Brief
Return, word for word, the lines from the line holding "bpy.context.scene.collection.objects.link(empty)" through the line holding "LEVER_SHARP_ANGLE = 40". Include both end lines and no others.

%%

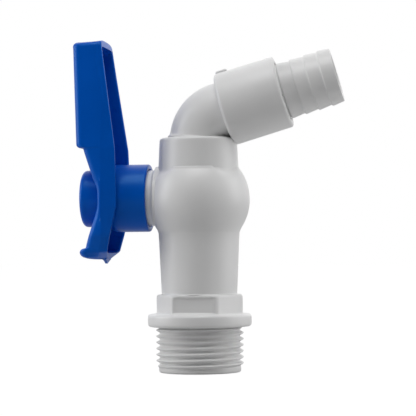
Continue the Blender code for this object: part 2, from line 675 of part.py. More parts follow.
def lever_front():
    """The lever's side view, front edge, from the tip down: (height, distance from the flow axis)."""
    outline = arc(LEVER_TIP_HEIGHT - LEVER_TIP_EDGE, LEVER_TIP_FRONT - LEVER_TIP_EDGE, LEVER_TIP_EDGE, 0, 90, TIP_EDGE_STEPS)
    foot = GRIP_FOOT_HEIGHT + LIP_RADIUS
    outline += arc(foot, GRIP_FOOT_FRONT - LIP_RADIUS, LIP_RADIUS, 90, 180, ARC_STEPS)
    outline += [
        (GRIP_FOOT_HEIGHT - LIP_DRAFT, SLOPE_HEAD_FRONT),
        (SLOPE_FOOT_HEIGHT, SLOPE_FOOT_FRONT),
        (VALLEY_HALF_HEIGHT, VALLEY_FRONT),
        (-VALLEY_HALF_HEIGHT, VALLEY_FRONT),
        (TAIL_SLOPE_HEIGHT, TAIL_SLOPE_FRONT),
    ]
    outline += arc(BEAD_HEIGHT, BEAD_FRONT, BEAD_RADIUS, 10, 170, BEAD_STEPS)
    outline.append((TAIL_HEIGHT, TAIL_FRONT))
    return outline


def lever_tables():
    rear = [
        (LEVER_TIP_HEIGHT, LEVER_TIP_REAR),
        (GRIP_FOOT_HEIGHT, GRIP_FOOT_REAR),
        (VALLEY_HALF_HEIGHT, VALLEY_REAR),
        (-VALLEY_HALF_HEIGHT, VALLEY_REAR),
        (TAIL_CUT_HEIGHT, TAIL_CUT_REAR),
        (TAIL_HEIGHT, TAIL_REAR),
    ]
    half_width = [
        (LEVER_TIP_HEIGHT, LEVER_TIP_HALF_WIDTH),
        (GRIP_FOOT_HEIGHT, GRIP_FOOT_HALF_WIDTH),
        (VALLEY_HALF_HEIGHT, VALLEY_HALF_WIDTH),
        (-VALLEY_HALF_HEIGHT, VALLEY_HALF_WIDTH),
        (TAIL_SHOULDER_HEIGHT, TAIL_SHOULDER_HALF_WIDTH),
        (TAIL_CUT_HEIGHT, TAIL_CUT_HALF_WIDTH),
        (TAIL_HEIGHT, TAIL_HALF_WIDTH),
    ]
    return rear, half_width


def lever_blank(blue, stem_axis):
    """The lever's outside as one solid."""
    rear, half_width = lever_tables()
    rings = []
    for height, front in lever_front():
        sizes = at_height(rear, height), at_height(half_width, height)
        rings.append(lever_section(height, front, *sizes, LEVER_EDGE_RADIUS))
    return bridged("handle", rings, blue, ends=True, parent=stem_axis)


def lever_hollow(blue, stem_axis):
    """The space inside the lever, open at the back, with the hub's column left standing."""
    rear, half_width = lever_tables()
    foot = GRIP_FOOT_HEIGHT + LEVER_WALL
    stations = [
        (LEVER_TIP_HEIGHT - LEVER_END_WALL, LEVER_TIP_FRONT),
        (foot, GRIP_FOOT_FRONT),
        (foot - LIP_DRAFT, SLOPE_HEAD_FRONT),
        (SLOPE_FOOT_HEIGHT, SLOPE_FOOT_FRONT),
        (VALLEY_HALF_HEIGHT, VALLEY_FRONT),
        (-VALLEY_HALF_HEIGHT, VALLEY_FRONT),
        (TAIL_HEIGHT + LEVER_END_WALL, TAIL_SLOPE_FRONT),
    ]
    rings = []
    for height, front in stations:
        back = at_height(rear, height) - OVERRUN
        half = at_height(half_width, height) - LEVER_WALL
        rings.append(lever_section(height, front - LEVER_WALL, back, half, LEVER_EDGE_RADIUS - LEVER_WALL))
    hollow = bridged("lever_hollow", rings, blue, ends=True, parent=stem_axis)
    column = cylinder(
        "hub_column", HUB_COLUMN_RADIUS, SKIRT_END, LEVER_TIP_FRONT, blue, BODY_SIDES, parent=stem_axis
    )
    combine(hollow, "DIFFERENCE", column)
    return hollow


def tail_point(blue, stem_axis):
    """The rim under the tail's open side, drawn down to a shallow point in the middle."""
    root = TAIL_HEIGHT + LEVER_END_WALL / 2
    corners = [
        (root, -POINT_HALF_WIDTH),
        (TAIL_HEIGHT, -POINT_HALF_WIDTH),
        (TAIL_HEIGHT - POINT_DROP, 0),
        (TAIL_HEIGHT, POINT_HALF_WIDTH),
        (root, POINT_HALF_WIDTH),
    ]
    rings = []
    for out in (TAIL_REAR, TAIL_REAR + POINT_THICKNESS):
        rings.append([Vector((height, across, out)) for height, across in corners])
    return bridged("tail_point", rings, blue, ends=True, parent=stem_axis)


def make_handle(blue, stem_axis):
    """The lever: a hollow moulding with a hub, a skirt over the boss and a seat for the cap."""
    handle = lever_blank(blue, stem_axis)
    combine(handle, "DIFFERENCE", lever_hollow(blue, stem_axis))
    place = {"parent": stem_axis}
    skirt = cylinder("skirt", SKIRT_RADIUS, SKIRT_END, HUB_FLOOR + OVERRUN, blue, BODY_SIDES, **place)
    combine(handle, "UNION", skirt)
    bore = cylinder("skirt_bore", SKIRT_BORE_RADIUS, SKIRT_END - OVERRUN, HUB_FLOOR, blue, BODY_SIDES, **place)
    combine(handle, "DIFFERENCE", bore)
    far = CAP_FRONT + OVERRUN
    seat = cylinder("cap_seat", CAP_RADIUS + GAP, CAP_SEAT, far, blue, BODY_SIDES, **place)
    combine(handle, "DIFFERENCE", seat)
    boss_foot = CAP_SEAT - OVERRUN / 2
    boss = cylinder("front_boss", FRONT_BOSS_RADIUS, boss_foot, FRONT_BOSS_END, blue, STEM_SIDES, **place)
    combine(handle, "UNION", boss)
    socket_end = DRIVE_END + GAP
    recess = [
        (socket_end - OVERRUN, 0),
        (socket_end - OVERRUN, SCREW_HOLE_RADIUS),
        (SCREW_SEAT, SCREW_HOLE_RADIUS),
        (SCREW_SEAT, SCREW_RECESS_RADIUS),
        (far, SCREW_RECESS_RADIUS),
        (far, 0),
    ]
    combine(handle, "DIFFERENCE", turned("screw_recess", recess, blue, SCREW_SIDES, **place))
    half = DRIVE_WIDTH / 2 + GAP
    low = (-half, -half, HUB_FLOOR - OVERRUN)
    high = (half, half, socket_end)
    combine(handle, "DIFFERENCE", box("drive_socket", low, high, blue, **place))
    groove = sector(
        "stop_groove", STOP_INNER_RADIUS - GAP, STOP_OUTER_RADIUS + GAP, HUB_FLOOR - OVERRUN,
        BOSS_REACH + STOP_HEIGHT + GAP, STOP_START - STOP_SLACK,
        STOP_START + STOP_SPAN + QUARTER_TURN + STOP_SLACK, blue, **place,
    )
    combine(handle, "DIFFERENCE", groove)
    combine(handle, "UNION", tail_point(blue, stem_axis))
    return handle


def make_screw(steel, stem_axis):
    profile = [
        (SCREW_TIP, 0),
        (SCREW_TIP, SCREW_RADIUS),
        (SCREW_HEAD_FOOT, SCREW_RADIUS),
        (SCREW_HEAD_FOOT, SCREW_HEAD_RADIUS),
        (SCREW_HEAD_TOP - SCREW_HEAD_DOME, SCREW_HEAD_RADIUS),
        (SCREW_HEAD_TOP, SCREW_HEAD_RADIUS - SCREW_HEAD_DOME),
        (SCREW_HEAD_TOP, 0),
    ]
    return turned("handle_screw", profile, steel, SCREW_SIDES, parent=stem_axis)


def make_cap(blue, stem_axis):
    """A cup over the front boss, with a rounded front edge."""
    profile = [
        (CAP_FLOOR, 0),
        (CAP_FLOOR, FRONT_BOSS_RADIUS + GAP),
        (CAP_SEAT + GAP, FRONT_BOSS_RADIUS + GAP),
        (CAP_SEAT + GAP, CAP_RADIUS),
    ]
    profile += reversed(arc(CAP_FRONT - CAP_EDGE, CAP_RADIUS - CAP_EDGE, CAP_EDGE, 0, 90, ARC_STEPS))
    profile.append((CAP_FRONT, 0))
    return turned("handle_cap", profile, blue, CAP_SIDES, parent=stem_axis)


def clear_scene():
    for obj in list(bpy.data.objects):
        bpy.data.objects.remove(obj, do_unlink=True)


def main():
    clear_scene()
    white = surface("white_plastic", (0.74, 0.75, 0.77), 0.35)
    inner = surface("ball_plastic", (0.83, 0.83, 0.80), 0.25)
    blue = surface("blue_plastic", (0.0, 0.045, 0.3), 0.35)
    ptfe = surface("seat_plastic", (0.88, 0.88, 0.86), 0.45)
    rubber = surface("black_rubber", (0.02, 0.02, 0.02), 0.7)
    steel = surface("bright_steel", (0.55, 0.56, 0.57), 0.3, metallic=1.0)

    flow_frame = Matrix.Translation((0, 0, STEM_HEIGHT))
    stem_frame = flow_frame @ Matrix.Rotation(-QUARTER_TURN, 4, "Y")
    stem_axis = bpy.data.objects.new("stem_axis", None)
    bpy.context.scene.collection.objects.link(stem_axis)
    stem_axis.location = stem_frame.to_translation()
    stem_axis.rotation_euler = stem_frame.to_euler()

    make_body(white, stem_frame)
    make_seat("inlet_seat", -1, ptfe, flow_frame)
    make_seat("outlet_seat", 1, ptfe, flow_frame)
    round_ring("inlet_seat_backing_ring", SEAT_RING_RADIUS, SEAT_RING_TUBE, -SEAT_RING_SEAT, rubber, frame=flow_frame)
    round_ring("outlet_seat_backing_ring", SEAT_RING_RADIUS, SEAT_RING_TUBE, SEAT_RING_SEAT, rubber, frame=flow_frame)
    make_seat_carrier(inner, flow_frame)

    make_spout(white)
    gasket_head = COLLAR_GASKET_FOOT + COLLAR_GASKET_THICKNESS
    flat_ring("collar_gasket", POCKET_RADIUS, NECK_RADIUS, COLLAR_GASKET_FOOT, gasket_head, rubber, BODY_SIDES)
    make_nipple(white)
    flat_ring(
        "nipple_gasket", GASKET_BORE_RADIUS, NIPPLE_SPIGOT_RADIUS, GAP, GAP + GASKET_THICKNESS, rubber,
        RING_SIDES, frame=spout_frame(SOCKET_FLOOR),
    )

    make_ball(inner, stem_axis)
    make_stem(inner, stem_axis)
    for name, seat in zip(("stem_o_ring_inner", "stem_o_ring_outer"), STEM_RING_SEATS):
        round_ring(name, STEM_RING_RADIUS, STEM_RING_TUBE, seat, rubber, parent=stem_axis)
    flat_ring(
        "stem_thrust_washer", BOSS_BORE_RADIUS, STEM_FLANGE_RADIUS, THRUST_WASHER_FOOT, THRUST_WASHER_HEAD, ptfe,
        STEM_SIDES, parent=stem_axis,
    )
    make_handle(blue, stem_axis)
    flat_ring(
        "screw_washer", SCREW_HOLE_RADIUS, SCREW_WASHER_RADIUS, WASHER_FOOT, WASHER_HEAD, steel,
        SCREW_SIDES, parent=stem_axis,
    )
    make_screw(steel, stem_axis)
    make_cap(blue, stem_axis)


main()
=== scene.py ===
"""The looks of the plastic ball tap: mouldings with roundings, thread and barbs, and their materials."""

import math

import bmesh
import bpy
from mathutils import Matrix, Vector


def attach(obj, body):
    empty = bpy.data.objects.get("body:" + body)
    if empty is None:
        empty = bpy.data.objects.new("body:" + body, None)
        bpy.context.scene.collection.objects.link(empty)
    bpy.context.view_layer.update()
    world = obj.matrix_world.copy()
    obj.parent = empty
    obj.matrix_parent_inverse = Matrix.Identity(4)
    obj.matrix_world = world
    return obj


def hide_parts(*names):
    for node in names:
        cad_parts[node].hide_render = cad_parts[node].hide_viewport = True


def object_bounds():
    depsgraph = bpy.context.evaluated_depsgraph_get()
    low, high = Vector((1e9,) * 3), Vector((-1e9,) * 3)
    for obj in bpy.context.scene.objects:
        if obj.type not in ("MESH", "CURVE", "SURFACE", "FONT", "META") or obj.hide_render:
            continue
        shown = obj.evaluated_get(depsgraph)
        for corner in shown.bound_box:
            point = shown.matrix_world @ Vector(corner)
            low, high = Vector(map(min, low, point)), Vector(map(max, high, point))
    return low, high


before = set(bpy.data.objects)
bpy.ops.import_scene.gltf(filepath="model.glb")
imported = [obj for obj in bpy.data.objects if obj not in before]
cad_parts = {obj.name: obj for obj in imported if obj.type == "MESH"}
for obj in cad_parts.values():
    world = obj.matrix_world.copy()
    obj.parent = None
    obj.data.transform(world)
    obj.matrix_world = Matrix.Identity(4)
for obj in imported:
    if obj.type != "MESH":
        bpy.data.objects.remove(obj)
CAD_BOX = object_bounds()

# Camera, fitted to the photograph's outline
CAMERA_YAW = math.radians(8.2)
CAMERA_PITCH = math.radians(1.31)
CAMERA_ROLL = math.radians(-0.5)
CAMERA_DISTANCE = 0.53
CAMERA_LENS = 152.2
CAMERA_SENSOR = 36
CAMERA_NEAR = 0.01
CAMERA_FAR = 20
CAMERA_AIM = Vector((0.0028, 0, 0.0493))

# Clearances, how near its axis a closed profile ends, and the angle past which an edge stays sharp
GAP = 0.0003
OVERRUN = 0.002
MERGE_DISTANCE = 0.000002
AXIS_RADIUS = 0.0001
SHARP_ANGLE = 35
BODY_SHARP_ANGLE = 48
NIPPLE_SHARP_ANGLE = 50
LEVER_SHARP_ANGLE = 40

# Inlet thread
THREAD_CREST_RADIUS = 0.0132
THREAD_ROOT_RADIUS = 0.01206
THREAD_PITCH = 0.001814
THREAD_CREST_HEIGHT = 0.0117
THREAD_LENGTH = 0.0137
THREAD_LEAD = 0.0009
THREAD_LEAD_RADIUS = 0.01235
THREAD_START = 0.0011
THREAD_FULL = 0.0028
THREAD_RUNOUT = 0.013
THREAD_ROW = 0.00009
THREAD_SHARPNESS = 1.15
END_ROUNDING = 0.0006
INLET_BORE_RADIUS = 0.0085
INLET_BORE_LENGTH = 0.033
INLET_THROAT_LENGTH = 0.0365
INLET_PORT_RADIUS = 0.006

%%

Answer
        bpy.context.scene.collection.objects.link(empty)
    bpy.context.view_layer.update()
    world = obj.matrix_world.copy()
    obj.parent = empty
    obj.matrix_parent_inverse = Matrix.Identity(4)
    obj.matrix_world = world
    return obj


def hide_parts(*names):
    for node in names:
        cad_parts[node].hide_render = cad_parts[node].hide_viewport = True


def object_bounds():
    depsgraph = bpy.context.evaluated_depsgraph_get()
    low, high = Vector((1e9,) * 3), Vector((-1e9,) * 3)
    for obj in bpy.context.scene.objects:
        if obj.type not in ("MESH", "CURVE", "SURFACE", "FONT", "META") or obj.hide_render:
            continue
        shown = obj.evaluated_get(depsgraph)
        for corner in shown.bound_box:
            point = shown.matrix_world @ Vector(corner)
            low, high = Vector(map(min, low, point)), Vector(map(max, high, point))
    return low, high


before = set(bpy.data.objects)
bpy.ops.import_scene.gltf(filepath="model.glb")
imported = [obj for obj in bpy.data.objects if obj not in before]
cad_parts = {obj.name: obj for obj in imported if obj.type == "MESH"}
for obj in cad_parts.values():
    world = obj.matrix_world.copy()
    obj.parent = None
    obj.data.transform(world)
    obj.matrix_world = Matrix.Identity(4)
for obj in imported:
    if obj.type != "MESH":
        bpy.data.objects.remove(obj)
CAD_BOX = object_bounds()

# Camera, fitted to the photograph's outline
CAMERA_YAW = math.radians(8.2)
CAMERA_PITCH = math.radians(1.31)
CAMERA_ROLL = math.radians(-0.5)
CAMERA_DISTANCE = 0.53
CAMERA_LENS = 152.2
CAMERA_SENSOR = 36
CAMERA_NEAR = 0.01
CAMERA_FAR = 20
CAMERA_AIM = Vector((0.0028, 0, 0.0493))

# Clearances, how near its axis a closed profile ends, and the angle past which an edge stays sharp
GAP = 0.0003
OVERRUN = 0.002
MERGE_DISTANCE = 0.000002
AXIS_RADIUS = 0.0001
SHARP_ANGLE = 35
BODY_SHARP_ANGLE = 48
NIPPLE_SHARP_ANGLE = 50
LEVER_SHARP_ANGLE = 40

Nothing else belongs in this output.